Robert Edison Sandiford: Greek myth visits Barbados


Strange creatures populate award-winning Sandiford’s first novel, And Sometimes They Fly, George Elliot Clarke writes in this review for Canada’s Chronicle Herald.

Robert Edison Sandiford is a rare Canadian writer, for he writes in self-chosen exile, as an expatriate journalist in Barbados, the homeland of his parents.

An African-Canadian writer, Sandiford was born in Quebec and raised in a Montreal suburb. He is, then, a child of Pierre Trudeau — bilingual, multicultural, intellectual, liberal.

Indeed, when Sandiford isn’t writing journalism or fiction, he keeps his ink frothy by penning naughty scripts for adult-only cartoon strips, as well as short stories exploring the psychology of intimacy.

Twice a recipient of Barbados’s highest literary honour, the Governor General’s Award for Excellence in the Literary Arts, Sandiford is a gifted writer, and so he sets himself the task, in his first novel, of drafting a tale that unleashes creatures from Caribbean folklore like destructive Greek gods to terrorize 21st-century Barbadians (Bajans).

That verb, “terrorize,” is essential to Sandiford’s debut novel, And Sometimes They Fly (DC Books, $19), for it begins with a scene of Bajans in a Bridgetown bar, watching the Sept. 11, 2001, aerial terror attacks on New York City and Washington, D.C., unfold on a local TV station accepting a feed from the United States.

Not only does this spectacular violence devastate two American cities and stun the world, it also brings to life Caribbean terrors (not mere terrorists), such as baccous and soucouyan and duppies, supernatural beings that wrought unholy, ungodly destruction.
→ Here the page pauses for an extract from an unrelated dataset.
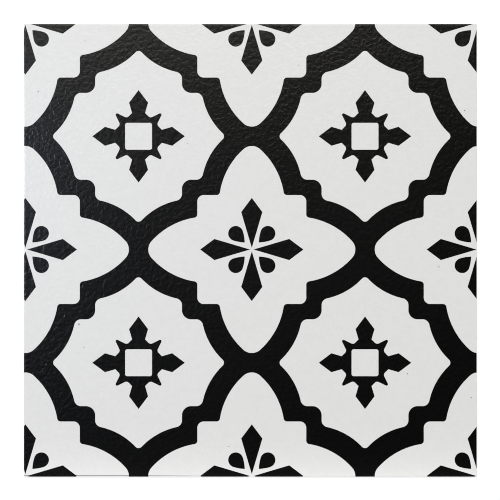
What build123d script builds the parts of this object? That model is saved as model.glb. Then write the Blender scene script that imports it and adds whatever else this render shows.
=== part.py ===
from build123d import *
from math import ceil, hypot, sqrt
import os

# A printed vinyl floor tile, in millimetres. It lies flat on its back with its printed
# face up, and the origin is at the middle of its back.
# The sheet is one solid. Its printed face is one plane, divided into the light and the
# dark areas of the print, which have no relief against each other.

# Sheet, punched out of a wider roll
side = 304.8
thickness = 1.5
corner_radius = 0.5  # of the punch, seen from above
edge_round = 0.25  # where the punch drew the printed face down

# Print: two kinds of light cell take turns on a dark ground. The lobed cells stand in a
# square lattice, and a pointed cell stands between each four of them. The print repeats a
# whole number of times over the side, so that it runs on into the neighbouring tiles. The
# punch met it a little off its middle.
print_repeats = 2
pitch = side / print_repeats
print_shift_x = 1.0
print_shift_y = 0.55

# Lobed cell: a square with a round-nosed lobe on each side
lobe_gap = 13.1  # dark ground between the noses of two neighbouring cells
lobe_nose_radius = 8.35
lobe_flank_radius = 49.5
lobe_root_half_width = 21.7
lobe_root_fillet = 2.2
square_half_width = 36.65
square_corner_radius = 4.3

# Pointed cell: four points with hollow flanks, and a hollow corner between them
hollow_corner = 29.2  # from the middle to the straight sides of the corner, both ways
hollow_corner_fillet = 6.2
shoulder_run = 13.45  # from the hollow corner to the shoulder
shoulder_radius = 4.5
point_run = 16.2  # from the shoulder to the sharp point
point_flank_radius = 46.0
point_rounding = 2.8

# Rosette in the lobed cell: four kites along the axes, four drops between them
kite_start = 1.1
kite_length = 33.65
kite_shoulder = 24.1  # from the kite's inner point to its widest place
kite_half_width = 7.15
drop_start = 6.7
drop_length = 13.65
drop_radius = 5.05
drop_flank_radius = 28.0

# Medallion in the pointed cell: four arrowheads on necks, four spurs, a square window
window_half_width = 9.05
window_corner_radius = 1.5
neck_reach = 15.7  # from the middle to the narrowest place of the neck
neck_half_width = 4.4
head_base_reach = 22.6
head_half_width = 6.4
head_tip_reach = 31.3
head_tip_rounding = 0.35
valley_x = 12.3
valley_y = 7.8
valley_fillet = 2.3
spur_reach = 16.65  # both ways, before the tip is rounded
spur_rounding = 1.0


def quarter_turns(shape):
    """Four copies of a shape, a quarter turn apart about the middle of its cell."""
    return [Rot(0, 0, 90 * turn) * shape for turn in range(4)]


def corners_at(face, x, y):
    """The corners of a cell that lie at (x, y) in one of its eight mirrored eighths."""
    far, near = max(x, y), min(x, y)
    return face.vertices().filter_by(
        lambda v: hypot(max(abs(v.X), abs(v.Y)) - far, min(abs(v.X), abs(v.Y)) - near) < 1e-4
    )


def convex_flank(root, nose, nose_radius, flank_radius):
    """The arc that leaves the root point and runs into the round nose without a corner,
    on the left of the line from the root to the nose."""
    root, nose = Vector(*root), Vector(*nose)
    gap = (root - nose).length
    to_root = (root - nose) / gap
    inner = flank_radius - nose_radius
    along = (gap**2 + inner**2 - flank_radius**2) / (2 * gap)
    across = sqrt(inner**2 - along**2)
    centre = nose + to_root * along + to_root.rotate(Axis.Z, 90) * across
    joint = nose + (nose - centre).normalized() * nose_radius
    middle = centre + ((root + joint) / 2 - centre).normalized() * flank_radius
    return ThreePointArc(root, middle, joint)


def lobed_cell():
    """The light area of a lobed cell, without its rosette."""
    root = (square_half_width, lobe_root_half_width)
    nose_reach = (pitch - lobe_gap) / 2
    flank = convex_flank(
        root, (nose_reach - lobe_nose_radius, 0), lobe_nose_radius, lobe_flank_radius
    )
    other_flank = mirror(flank, Plane.XZ)
    nose = ThreePointArc(flank @ 1, (nose_reach, 0), other_flank @ 1)
    base = Polyline(other_flank @ 0, (0, -lobe_root_half_width), (0, lobe_root_half_width), root)
    lobe = make_face([flank, nose, other_flank, base])
    cell = Rectangle(2 * square_half_width, 2 * square_half_width) + quarter_turns(lobe)
    cell = fillet(corners_at(cell, square_half_width, square_half_width), square_corner_radius)
    cell = fillet(corners_at(cell, *root), lobe_root_fillet)
    return cell - rosette()


def rosette():
    """The dark kites and drops of a lobed cell."""
    shoulder = kite_start + kite_shoulder
    kite = make_face(
        Polyline(
            (kite_start, 0),
            (shoulder, kite_half_width),
            (kite_start + kite_length, 0),
            (shoulder, -kite_half_width),
            close=True,
        )
    )
    belly = drop_start + drop_length - drop_radius
    flank = convex_flank((drop_start, 0), (belly, 0), drop_radius, drop_flank_radius)
    other_flank = mirror(flank, Plane.XZ)
    nose = ThreePointArc(flank @ 1, (belly + drop_radius, 0), other_flank @ 1)
    drop = Rot(0, 0, 45) * make_face([flank, nose, other_flank])
    return Sketch() + quarter_turns(kite) + quarter_turns(drop)


def pointed_cell():
    """The light area of a pointed cell, without its medallion."""
    shoulder = (hollow_corner + shoulder_run, hollow_corner)
    point = (shoulder[0] + point_run, 0)
    flank = RadiusArc(point, shoulder, point_flank_radius)
    corner = (hollow_corner, hollow_corner)
    arm = make_face(
        [
            flank,
            mirror(flank, Plane.XZ),
            Polyline(shoulder, corner, (0, 0), (corner[0], -corner[1]), (shoulder[0], -shoulder[1])),
        ]
    )
    cell = Sketch() + quarter_turns(arm)
    cell = fillet(corners_at(cell, *corner), hollow_corner_fillet)
    cell = fillet(corners_at(cell, *shoulder), shoulder_radius)
    cell = fillet(corners_at(cell, *point), point_rounding)
    return cell - medallion()


def medallion():
    """The dark figure of a pointed cell, with its window."""
    tip = (head_tip_reach, 0)
    valley = (valley_x, valley_y)
    spur = (spur_reach, spur_reach)
    upper = [
        tip,
        (head_base_reach, head_half_width),
        (neck_reach, neck_half_width),
        valley,
        spur,
    ]
    lower = [(x, -y) for x, y in reversed(upper[1:])]
    arm = make_face(Polyline(*upper, (0, 0), *lower, close=True))
    figure = Sketch() + quarter_turns(arm)
    figure = fillet(corners_at(figure, *spur), spur_rounding)
    figure = fillet(corners_at(figure, *valley), valley_fillet)
    figure = fillet(corners_at(figure, *tip), head_tip_rounding)
    return figure - RectangleRounded(
        2 * window_half_width, 2 * window_half_width, window_corner_radius
    )


def light_print():
    """All light areas of the print, past the sheet's edges on every side."""
    rows = ceil(print_repeats / 2) + 1
    lobed, pointed = lobed_cell(), pointed_cell()
    cells = []
    for column in range(-rows, rows + 1):
        for row in range(-rows, rows + 1):
            x = print_shift_x + column * pitch
            y = print_shift_y + row * pitch
            cells.append(Pos(x, y) * lobed)
            cells.append(Pos(x + pitch / 2, y + pitch / 2) * pointed)
    return Sketch() + cells


def sheet():
    """The plain sheet, with its punched edge."""
    blank = extrude(RectangleRounded(side, side, corner_radius), thickness)
    return fillet(blank.faces().sort_by(Axis.Z)[-1].edges(), edge_round)


def printed_tile():
    """The sheet with its upper face divided along the outlines of the print."""
    blank = sheet()
    upper = blank.faces().sort_by(Axis.Z)[-1]
    plain_faces = blank.faces().sort_by(Axis.Z)[:-1]
    light_areas = Pos(0, 0, thickness) * light_print()
    light = (light_areas & upper).faces()
    dark = (upper - light_areas).faces()
    return Solid(Shell(plain_faces + light + dark))


tile = printed_tile()
tile.label = "vinyl_tile"
os.makedirs("parts", exist_ok=True)
export_step(tile, "parts/vinyl_tile.step")
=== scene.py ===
"""Dresses the vinyl floor tile and sets it up for its portrait from straight above.

The tile is one punched sheet. Its upper face carries a black and white print under a clear,
finely embossed wear layer, its edges show the cut core, and its back is plain. Lengths are in
metres, and in millimetres where a docstring says so.
"""

import logging
import math
from dataclasses import dataclass, field
from enum import Enum

import bpy
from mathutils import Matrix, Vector

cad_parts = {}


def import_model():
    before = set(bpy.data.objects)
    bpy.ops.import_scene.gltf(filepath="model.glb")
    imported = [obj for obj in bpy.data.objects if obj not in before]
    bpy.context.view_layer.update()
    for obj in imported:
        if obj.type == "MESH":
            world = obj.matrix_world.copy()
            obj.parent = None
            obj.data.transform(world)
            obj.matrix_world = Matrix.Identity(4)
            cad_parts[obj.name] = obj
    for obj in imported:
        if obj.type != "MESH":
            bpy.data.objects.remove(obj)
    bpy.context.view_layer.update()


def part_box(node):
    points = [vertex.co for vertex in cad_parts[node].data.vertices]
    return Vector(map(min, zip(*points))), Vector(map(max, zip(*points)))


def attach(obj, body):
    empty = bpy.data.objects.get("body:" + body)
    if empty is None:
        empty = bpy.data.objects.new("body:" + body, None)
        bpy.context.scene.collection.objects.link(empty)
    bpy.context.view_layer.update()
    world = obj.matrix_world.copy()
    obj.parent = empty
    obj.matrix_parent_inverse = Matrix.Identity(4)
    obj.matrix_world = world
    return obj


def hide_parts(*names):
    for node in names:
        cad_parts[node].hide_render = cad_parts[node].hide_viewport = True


MM = 0.001
MAP_NAME = "OFBake"
PRINT_REPEATS = 2
TOLERANCE = 1e-7

log = logging.getLogger("vinyl_tile")

Point = tuple[float, float]
Place = tuple[float, float, float]
Colour = tuple[float, float, float]
Socket = bpy.types.NodeSocket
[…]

Indeed, in Sandiford’s Caribbean mythology, 9-11 is a “Cataclysm” that opens a portal for demonic beings to invade even such a sugarcane-green and rum-peaceful isle as Barbados.

Fans of African-Canadian novelists Nalo Hopkinson, David Chariandy and Andre Alexis, in particular, will see Sandiford follow in their footsteps by applying to Canadian and Barbadian settings the same folkloric beings that show up in fiction by this trio of authors.

But there’s also a connection here between Sandiford’s crafting of superbly thoughtful and playful erotica and his imaginative evocation of a world of devilish thingamajigs and their heroic opponents.

Essentially, the novel — like the shorter fiction — explores passions and the passions that violate scruples, morals and boundaries.

And Sometimes They Fly can also be thought a strange mashup of Toni Morrison’s Song of Solomon (1976) and Chinua Achebe’s Things Fall Apart (1960). In Morrison’s tale, some African-Americans possess the ability to fly; in Achebe’s tale, taboos and gremlins, indicative of cancerous fears and passions, corrupt the state.

Luckily, in Sandiford’s tale, a trio of Elect (angelic) beings, guided by an Elder, intervene to save Barbados and, by extension, the world.

David can fly, even to the moon (though he does find space “chilly;”) Marsha is super strong (a Bajan bionic woman) and Franck has no excuse for not paying his bills on time, for he is, well, super fast.

But even if Superman, Wonder Woman and the Flash (so to speak) want to ward off the monster invasion, they are limited by the Elders: Milton, who is Miltonic, and Mackie, who is Machiavellian.

Three Witches, reminiscent of Macbeth’s fortunetellers, also impede the would-be do-gooders.

I’ve reviewed Sandiford before, and I find his past successes repeated in And Sometimes They Fly. A cross between Joe Conrad and V.S. Naipaul, Sandiford is breathtakingly clear in his prose, and this commitment to realism serves him well in writing a story that could easily be a Twilight Zone episode:

“And a boy and a girl, fresh into their teens, kissed for the first time in the sea.”

“Hospitals in the Caribbean, like hospitals in the movies, all looked the same as dingy as their Hollywood counterparts were scoured; as open-air as those onscreen were shut-off.”

Sandiford also turns in fine aphorisms:

“If you don’t have a plan then the only plan you have is to fail.”

And Sometimes They Fly is an adventure tale, a sort of Caribbean novelization of The Odyssey.

If you’ve not read Sandiford before, this novel is a good place to start.